** Begin RECORDED INFORMATION **

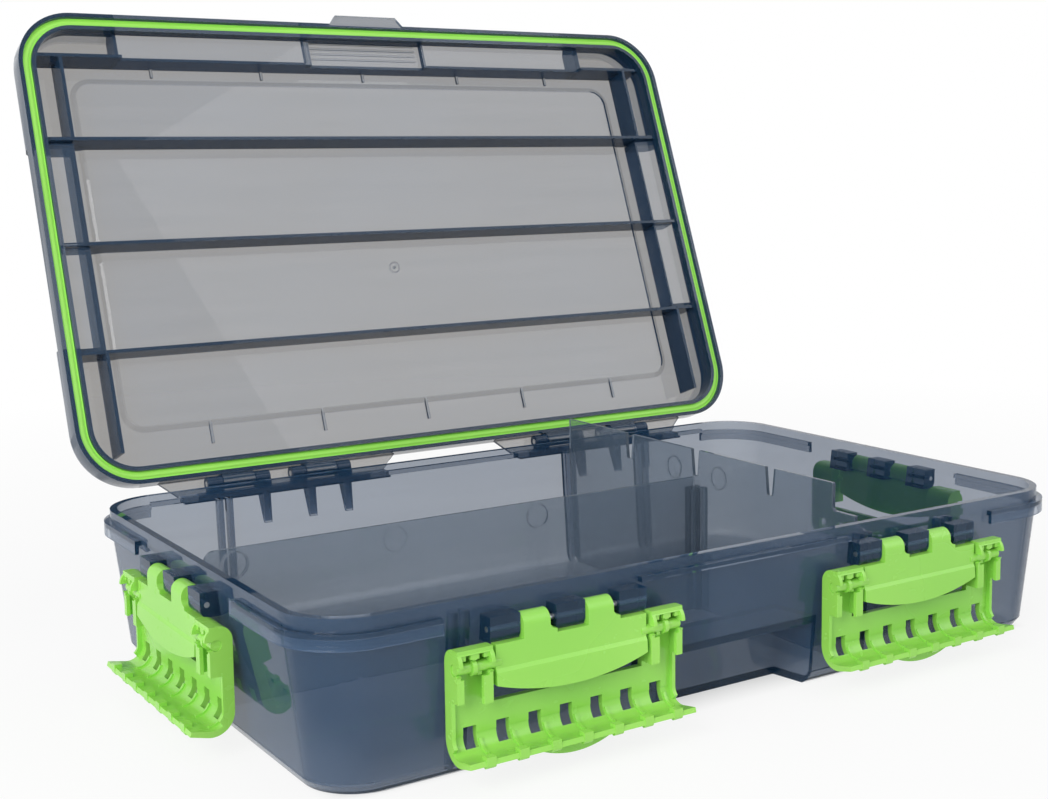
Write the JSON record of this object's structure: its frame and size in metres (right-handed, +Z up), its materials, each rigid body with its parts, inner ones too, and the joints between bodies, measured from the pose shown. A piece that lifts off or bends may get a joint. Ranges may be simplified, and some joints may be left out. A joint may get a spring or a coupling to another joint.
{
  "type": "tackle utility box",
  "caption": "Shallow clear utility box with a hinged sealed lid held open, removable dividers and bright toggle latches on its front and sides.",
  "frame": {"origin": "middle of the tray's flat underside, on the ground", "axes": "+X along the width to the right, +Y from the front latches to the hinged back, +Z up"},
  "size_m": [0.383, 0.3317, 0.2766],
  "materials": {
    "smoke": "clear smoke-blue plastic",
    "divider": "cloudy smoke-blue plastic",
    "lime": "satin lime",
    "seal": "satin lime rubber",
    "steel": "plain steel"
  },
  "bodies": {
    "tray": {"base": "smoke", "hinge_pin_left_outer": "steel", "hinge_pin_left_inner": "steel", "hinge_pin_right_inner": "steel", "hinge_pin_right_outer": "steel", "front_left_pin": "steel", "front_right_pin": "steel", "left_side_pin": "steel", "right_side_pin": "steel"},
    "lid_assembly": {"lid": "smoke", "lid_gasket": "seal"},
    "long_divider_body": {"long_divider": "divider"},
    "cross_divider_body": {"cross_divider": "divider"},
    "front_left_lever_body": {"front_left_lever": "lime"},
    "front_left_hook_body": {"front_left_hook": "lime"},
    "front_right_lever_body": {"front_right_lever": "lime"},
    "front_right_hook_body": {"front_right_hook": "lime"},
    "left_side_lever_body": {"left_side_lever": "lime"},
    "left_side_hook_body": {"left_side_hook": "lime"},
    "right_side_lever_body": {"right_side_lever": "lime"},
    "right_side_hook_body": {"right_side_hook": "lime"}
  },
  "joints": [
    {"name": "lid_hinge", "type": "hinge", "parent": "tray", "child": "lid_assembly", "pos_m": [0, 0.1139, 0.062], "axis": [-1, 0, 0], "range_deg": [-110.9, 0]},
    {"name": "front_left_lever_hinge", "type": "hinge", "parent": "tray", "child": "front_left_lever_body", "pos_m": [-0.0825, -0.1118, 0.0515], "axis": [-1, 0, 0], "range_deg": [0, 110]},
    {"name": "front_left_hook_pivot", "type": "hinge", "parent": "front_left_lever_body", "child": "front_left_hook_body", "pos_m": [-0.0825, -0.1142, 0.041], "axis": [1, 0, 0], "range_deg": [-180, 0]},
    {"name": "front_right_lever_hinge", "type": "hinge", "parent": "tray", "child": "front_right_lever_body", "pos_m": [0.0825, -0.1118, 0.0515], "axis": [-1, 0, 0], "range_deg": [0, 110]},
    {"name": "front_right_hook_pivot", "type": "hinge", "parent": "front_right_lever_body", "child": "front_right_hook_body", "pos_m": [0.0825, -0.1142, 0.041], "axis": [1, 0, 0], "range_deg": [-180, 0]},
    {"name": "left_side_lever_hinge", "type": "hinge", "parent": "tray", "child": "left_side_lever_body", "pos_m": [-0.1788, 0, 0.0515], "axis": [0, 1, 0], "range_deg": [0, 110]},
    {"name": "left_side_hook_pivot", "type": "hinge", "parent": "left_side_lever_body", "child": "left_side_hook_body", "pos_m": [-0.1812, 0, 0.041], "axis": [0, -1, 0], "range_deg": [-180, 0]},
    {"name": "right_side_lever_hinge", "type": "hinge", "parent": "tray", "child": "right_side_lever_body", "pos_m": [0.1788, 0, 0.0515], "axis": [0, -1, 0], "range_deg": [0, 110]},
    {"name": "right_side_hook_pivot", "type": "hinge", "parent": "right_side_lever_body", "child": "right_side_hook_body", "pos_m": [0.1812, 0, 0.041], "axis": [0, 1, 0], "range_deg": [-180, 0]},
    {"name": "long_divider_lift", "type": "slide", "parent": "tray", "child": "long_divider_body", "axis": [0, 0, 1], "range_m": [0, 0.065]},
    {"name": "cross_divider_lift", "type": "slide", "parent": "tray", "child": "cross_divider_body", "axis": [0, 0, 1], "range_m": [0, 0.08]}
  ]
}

** End RECORDED INFORMATION **

STATED TASK: Quote the data above in full, changing nothing.

THE OUTPUT:
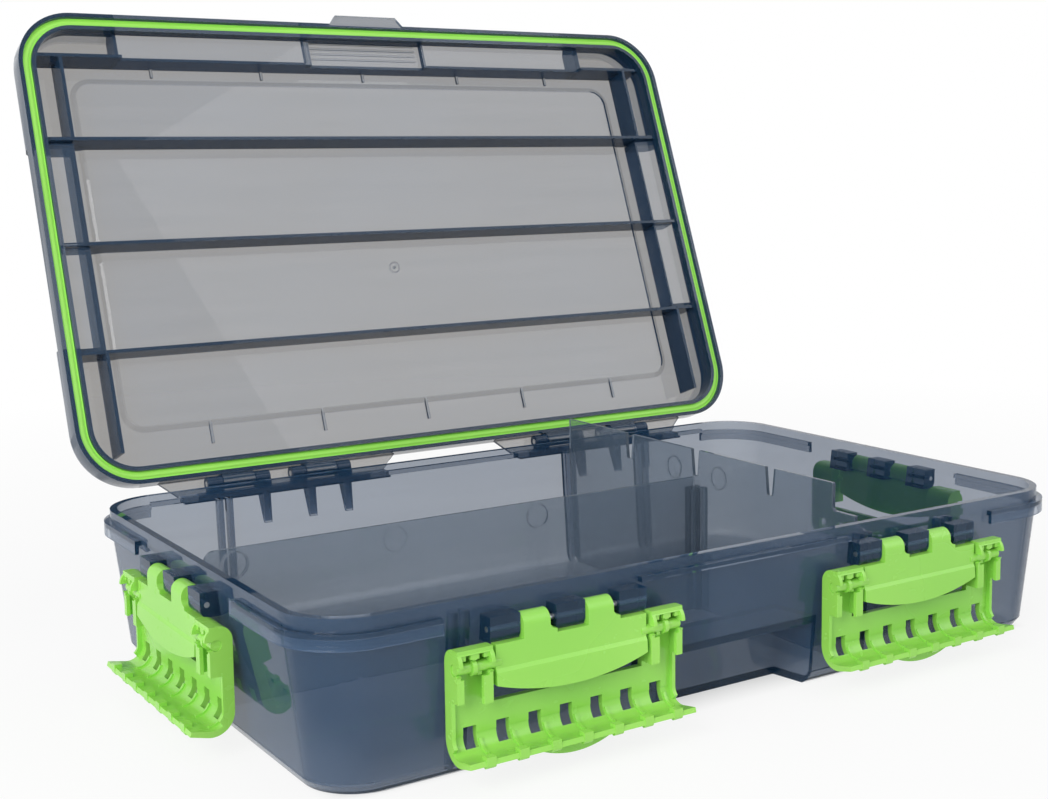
Write the JSON record of this object's structure: its frame and size in metres (right-handed, +Z up), its materials, each rigid body with its parts, inner ones too, and the joints between bodies, measured from the pose shown. A piece that lifts off or bends may get a joint. Ranges may be simplified, and some joints may be left out. A joint may get a spring or a coupling to another joint.
{
  "type": "tackle utility box",
  "caption": "Shallow clear utility box with a hinged sealed lid held open, removable dividers and bright toggle latches on its front and sides.",
  "frame": {"origin": "middle of the tray's flat underside, on the ground", "axes": "+X along the width to the right, +Y from the front latches to the hinged back, +Z up"},
  "size_m": [0.383, 0.3317, 0.2766],
  "materials": {
    "smoke": "clear smoke-blue plastic",
    "divider": "cloudy smoke-blue plastic",
    "lime": "satin lime",
    "seal": "satin lime rubber",
    "steel": "plain steel"
  },
  "bodies": {
    "tray": {"base": "smoke", "hinge_pin_left_outer": "steel", "hinge_pin_left_inner": "steel", "hinge_pin_right_inner": "steel", "hinge_pin_right_outer": "steel", "front_left_pin": "steel", "front_right_pin": "steel", "left_side_pin": "steel", "right_side_pin": "steel"},
    "lid_assembly": {"lid": "smoke", "lid_gasket": "seal"},
    "long_divider_body": {"long_divider": "divider"},
    "cross_divider_body": {"cross_divider": "divider"},
    "front_left_lever_body": {"front_left_lever": "lime"},
    "front_left_hook_body": {"front_left_hook": "lime"},
    "front_right_lever_body": {"front_right_lever": "lime"},
    "front_right_hook_body": {"front_right_hook": "lime"},
    "left_side_lever_body": {"left_side_lever": "lime"},
    "left_side_hook_body": {"left_side_hook": "lime"},
    "right_side_lever_body": {"right_side_lever": "lime"},
    "right_side_hook_body": {"right_side_hook": "lime"}
  },
  "joints": [
    {"name": "lid_hinge", "type": "hinge", "parent": "tray", "child": "lid_assembly", "pos_m": [0, 0.1139, 0.062], "axis": [-1, 0, 0], "range_deg": [-110.9, 0]},
    {"name": "front_left_lever_hinge", "type": "hinge", "parent": "tray", "child": "front_left_lever_body", "pos_m": [-0.0825, -0.1118, 0.0515], "axis": [-1, 0, 0], "range_deg": [0, 110]},
    {"name": "front_left_hook_pivot", "type": "hinge", "parent": "front_left_lever_body", "child": "front_left_hook_body", "pos_m": [-0.0825, -0.1142, 0.041], "axis": [1, 0, 0], "range_deg": [-180, 0]},
    {"name": "front_right_lever_hinge", "type": "hinge", "parent": "tray", "child": "front_right_lever_body", "pos_m": [0.0825, -0.1118, 0.0515], "axis": [-1, 0, 0], "range_deg": [0, 110]},
    {"name": "front_right_hook_pivot", "type": "hinge", "parent": "front_right_lever_body", "child": "front_right_hook_body", "pos_m": [0.0825, -0.1142, 0.041], "axis": [1, 0, 0], "range_deg": [-180, 0]},
    {"name": "left_side_lever_hinge", "type": "hinge", "parent": "tray", "child": "left_side_lever_body", "pos_m": [-0.1788, 0, 0.0515], "axis": [0, 1, 0], "range_deg": [0, 110]},
    {"name": "left_side_hook_pivot", "type": "hinge", "parent": "left_side_lever_body", "child": "left_side_hook_body", "pos_m": [-0.1812, 0, 0.041], "axis": [0, -1, 0], "range_deg": [-180, 0]},
    {"name": "right_side_lever_hinge", "type": "hinge", "parent": "tray", "child": "right_side_lever_body", "pos_m": [0.1788, 0, 0.0515], "axis": [0, -1, 0], "range_deg": [0, 110]},
    {"name": "right_side_hook_pivot", "type": "hinge", "parent": "right_side_lever_body", "child": "right_side_hook_body", "pos_m": [0.1812, 0, 0.041], "axis": [0, 1, 0], "range_deg": [-180, 0]},
    {"name": "long_divider_lift", "type": "slide", "parent": "tray", "child": "long_divider_body", "axis": [0, 0, 1], "range_m": [0, 0.065]},
    {"name": "cross_divider_lift", "type": "slide", "parent": "tray", "child": "cross_divider_body", "axis": [0, 0, 1], "range_m": [0, 0.08]}
  ]
}